E d’altronde è lo stesso Raisi, nella parte finale del suo libro, a dimostrare che lui per primo non crede fino in fondo alla tesi della vendetta palestinese (di cui pure parla a lungo). Infatti, dopo decine di pagine spese per spiegare che a Bologna ci fu una ritorsione del Fplp, nell’ultimo capitolo che fa l’onorevole? Sostiene che “forse”, quel 2 agosto 1980, a Bologna potrebbe essere anche accaduto un “semplice” incidente. E qui tira in ballo una delle povere vittime della strage, il giovane Mauro Di Vittorio, al quale attribuisce una possibile responsabilità nell’aver trasportato un carico di esplosivo che poi, forse accidentalmente, saltò in aria. Sorvolando su quanto possa essere di cattivo gusto (senza alcuna prova, ma solo sulla base di ipotesi), attribuire la responsabilità di una simile strage a una delle vittime di quell’attentato, ci limitiamo a segnalare che, tirando fuori una tale teoria, in un colpo solo Raisi fa piazza pulita di tutto il dibattito sulla pista palestinese degli ultimi 8 anni (nonché di tutta la prima parte del suo libro).
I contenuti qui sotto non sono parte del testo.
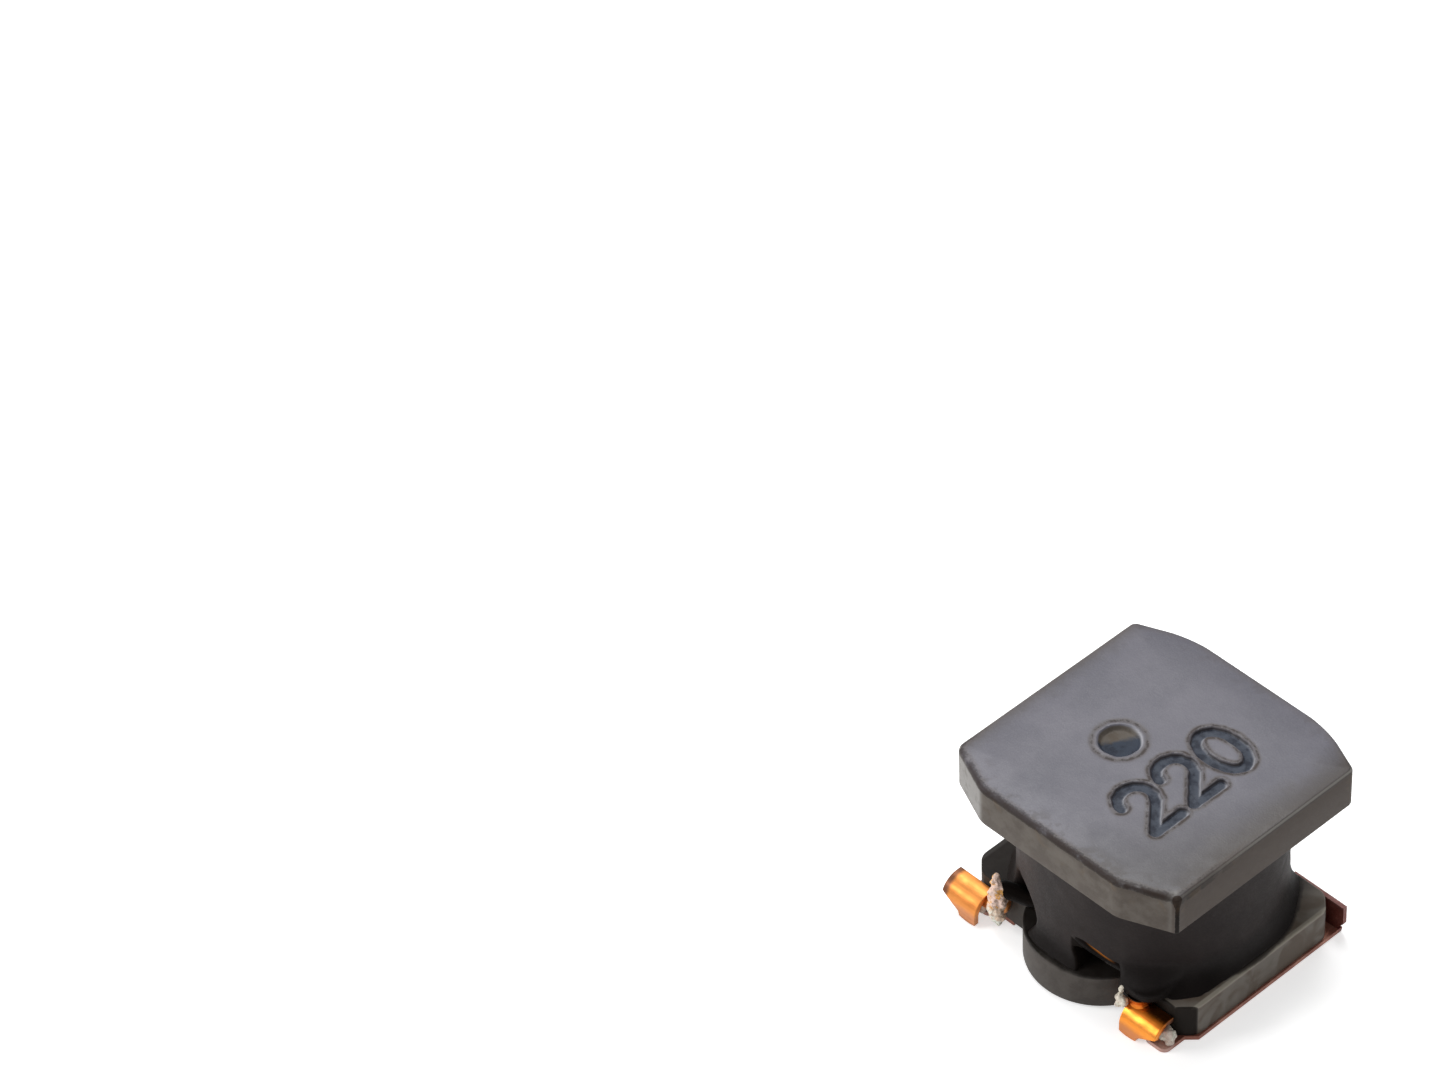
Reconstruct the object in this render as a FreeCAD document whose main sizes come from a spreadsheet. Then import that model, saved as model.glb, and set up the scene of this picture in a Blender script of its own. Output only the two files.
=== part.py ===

Perché è evidente che se si trattò di un incidente, allora non ci fu nessuna vendetta, né alcun rilievo in questa vicenda ebbero la questione Saleh e gli arresti di Ortona del novembre 1979. Le due teorie, evidentemente, non possono stare insieme e produce perciò un involontario effetto comico leggere nel libro di Raisi decine di pagine in cui si sostiene la giustezza della tesi n. 1 (vendetta palestinese) e successivamente altre pagine in cui si dà per possibile la tesi n.2 (quella dell’incidente che coinvolse il povero Di Vittorio).
L’onorevole Raisi nella introduzione al libro tiene a sottolineare che esso è il frutto di 15 anni di lavoro e di ricerche. Ecco, a noi questa pare un’aggravante. Ci auguriamo soltanto che prima o poi qualcuno porga doverose scuse alla famiglia del povero Mauro Di Vittorio.